Again, in Hindu mythology, Urvasi came down from heaven and became the wife of the son of Budha, only on condition that two pet rams should never be taken from her bedside and that she should never behold her lord undressed. The immortals, however, wishing Urvasi back in heaven, contrived to steal the rams; and as the king pursued the robbers with his sword in the dark, the lightning revealed his person, the compact was broken, and Urvasi disappeared.[381] This same story is found in different forms among many people of Aryan and Turanian descent, the central idea being that of a man marrying someone of aerial or aquatic origin, and living happily with her till he breaks the condition on which her residence with him depends. Thus there is the story of Raymond of Toulouse, who chances in the hunt upon the beautiful Melusina at a fountain and lives with her happily till he discovers her fish-nature and she vanishes; but exactly parallel stories come no less from Borneo, the Celebes, or North America than from Ireland or Germany; for which reason it seems sufficient to receive them simply as they stand, as fairy tales natural to every tribe of mankind that has a fixed belief in supernatural beings, rather than to explain these wonderful wives as the ‘bright fleecy clouds of early morning, which vanish as the splendour of the sun is unveiled.’[382] Let us compare the story as it is told in America and Bornoese tradition.

THE BORNOESE STORY.

A certain Bornoese, when far from home, once climbed a tree to rest, and whilst there ‘was attracted by the most ravishing music, which ever and anon came nearer and nearer, until it seemingly approached the very roots of the tree, when a pure well of water burst out, at the bottom of which were seven beautiful virgins. Ravished at the sight, and determined to make one of them his son’s wife, he made a lasso of his rattan, and drew her up.’ One day, however, her husband hit her in anger, and she was taken up to the sky.[383]

THE AMERICAN STORY.

Wampee, a great hunter, once came to a strange prairie, where he heard faint sounds of music, and looking up saw a speck in the sky, which proved itself to be a basket containing twelve most beautiful maidens, who, on reaching the earth, forthwith set themselves to dance. He tried to catch the youngest, but in vain; ultimately he succeeded by assuming the disguise of a mouse. He was very attentive to his new wife, who was really a daughter of one of the stars, but she wished to return home, so she made a wicker basket secretly, and by help of a charm she remembered, ascended to her father.[384]

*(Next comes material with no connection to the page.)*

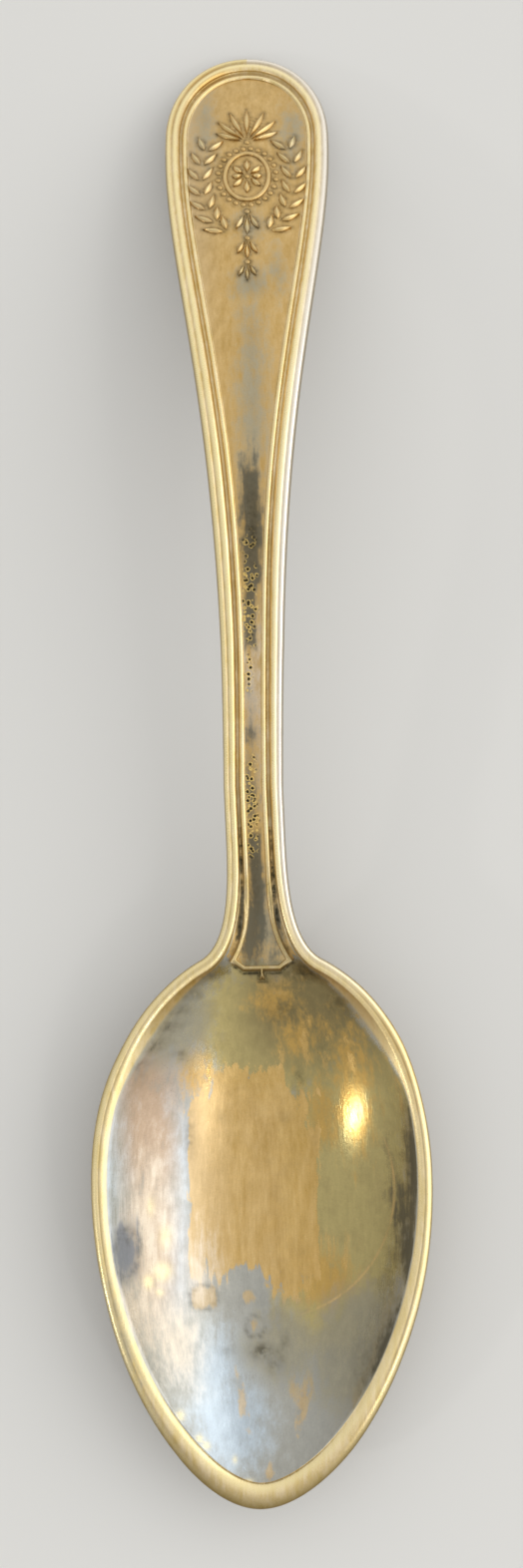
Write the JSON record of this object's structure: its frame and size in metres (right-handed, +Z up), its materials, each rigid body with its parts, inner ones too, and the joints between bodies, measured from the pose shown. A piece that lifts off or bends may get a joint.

It has been imagined that all the fairy tales of the world may be reduced to certain fundamental story roots; but these story roots we should look for not in the clouds, but upon the earth, not in the various aspects of nature, but in the daily occurrences and surroundings of savage life. The uniformity which appears in so many of the myths or fairy tales of the world would thus simply arise from a uniformity of the experiences of existence. The evidence concerning savage astro-mythology is conclusive, that nothing is conceived of the heavenly bodies that has not its prototype on earth; that the skies do but mirror the events or objects of earth, where the memorable incidents of the chase or the battle are told of the stars: nor is it strange if in a few years such tales should have so gained in the telling, that it is often impossible to separate the fact from the fiction, or to distinguish a crude supposition from the creation of a fanciful myth.